I may be missing something, if so I’d welcome correction, but in my experience the moon is an excellent body for use in celestial navigation. It is easy to identify and can often be seen during the day as well as during the darker hours. That gives the opportunity, given a good angle of cut, of taking near simultaneous sun and moon shots and arriving at a fix straight away in daylight hours.

As for the “very complicated calculations” suggestion then I don’t recognise that issue at all. I suspect that vast majority of navigators practising celestial navigation use either one of the many computer/calculator based options thereby avoiding the calculation problem entirely or they, like me, use sight reduction tables. These pre-computed tables have tabulated solutions to the PZX triangle problem so the practitioner does not need to do it.
Reducing a sight using tables involves the use of just two arithmetical operations; addition and subtraction – nothing more complex, no formulas to solve, no trigonometry. If you can add and subtract then you can reduce a sight for the moon, sun, stars or the four navigational planets. The moon does require a couple of corrections during the sight reduction process that a sun sight does not require but it is a matter of reading the appropriate values from the pages of the almanac.

Of course there are numerical methods of sight reduction which do add a degree of complexity. There are several primitive methods for solving problems involving the spherical triangle but their use these days is largely a curiosity, a novelty.

One method I would probably accept as falling into the “very complicated calculations” bucket is the arcane lunar distance method to determine longitude. Even with pre-computed tables it is a laborious, tortuous and potentially error prone process. However it has not been regularly used since the mid nineteenth century. The advent of readily availability accurate timepieces meant that longitude could be determined much more simply by taking the altitude of any available navigational body.

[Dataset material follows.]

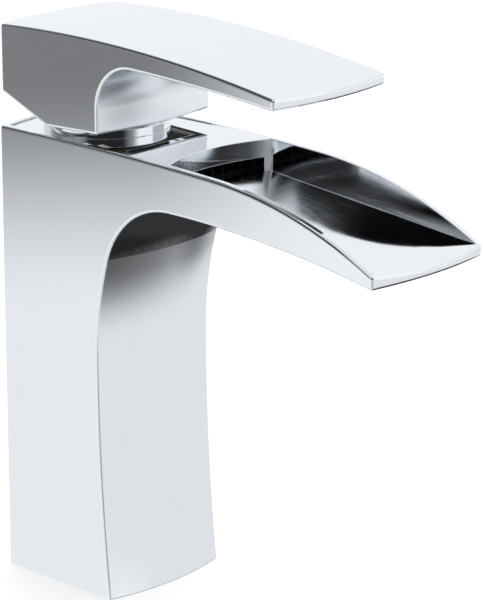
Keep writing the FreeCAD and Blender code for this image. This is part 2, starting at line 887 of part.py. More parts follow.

One potential difficulty in shooting the moon instead of any other body is its relatively rapid apparent movement across the sky compared to other bodies. Whilst the moon’s apparent haste is the basis of the lunar distance method it can be a bit tricky when you’re chasing it across the sky trying to take its altitude with a sextant. Anything else is, to a reasonable degree, well behaved, the navigator has time to bring the body to the horizon and take the shot. It is easy to overcome this though. If the moon I rising I would set the altitude on the sextant a little higher than the moon’s actual altitude and wait until the moon gets there and record the time. If the moon’s altitude is decreasing then of course I’d set the sextant low.

I would accept that the process of sight reduction can take some learning. You need to understand where you get all the numbers from – almanac, sight reduction tables, sextant, chronometer, but once you have them it’s just adding and subtracting.

If someone wished to learn celestial navigation and had X hours to spend then my guess would be that 0.1X hours would be spent doing the arithmetic of the sight reduction, 0.2X hours understanding the theory of the process itself (what do all the numbers mean and how do they relate to the physical relationship between the observer and the selected body, why am I adding these two numbers together and not subtracting?). The remaining 0.7X hours would be spent getting familiar with the adjustment and use of the sextant.

The first two items can be avoided using calculators or computers but the third item is crucial whatever method is chosen.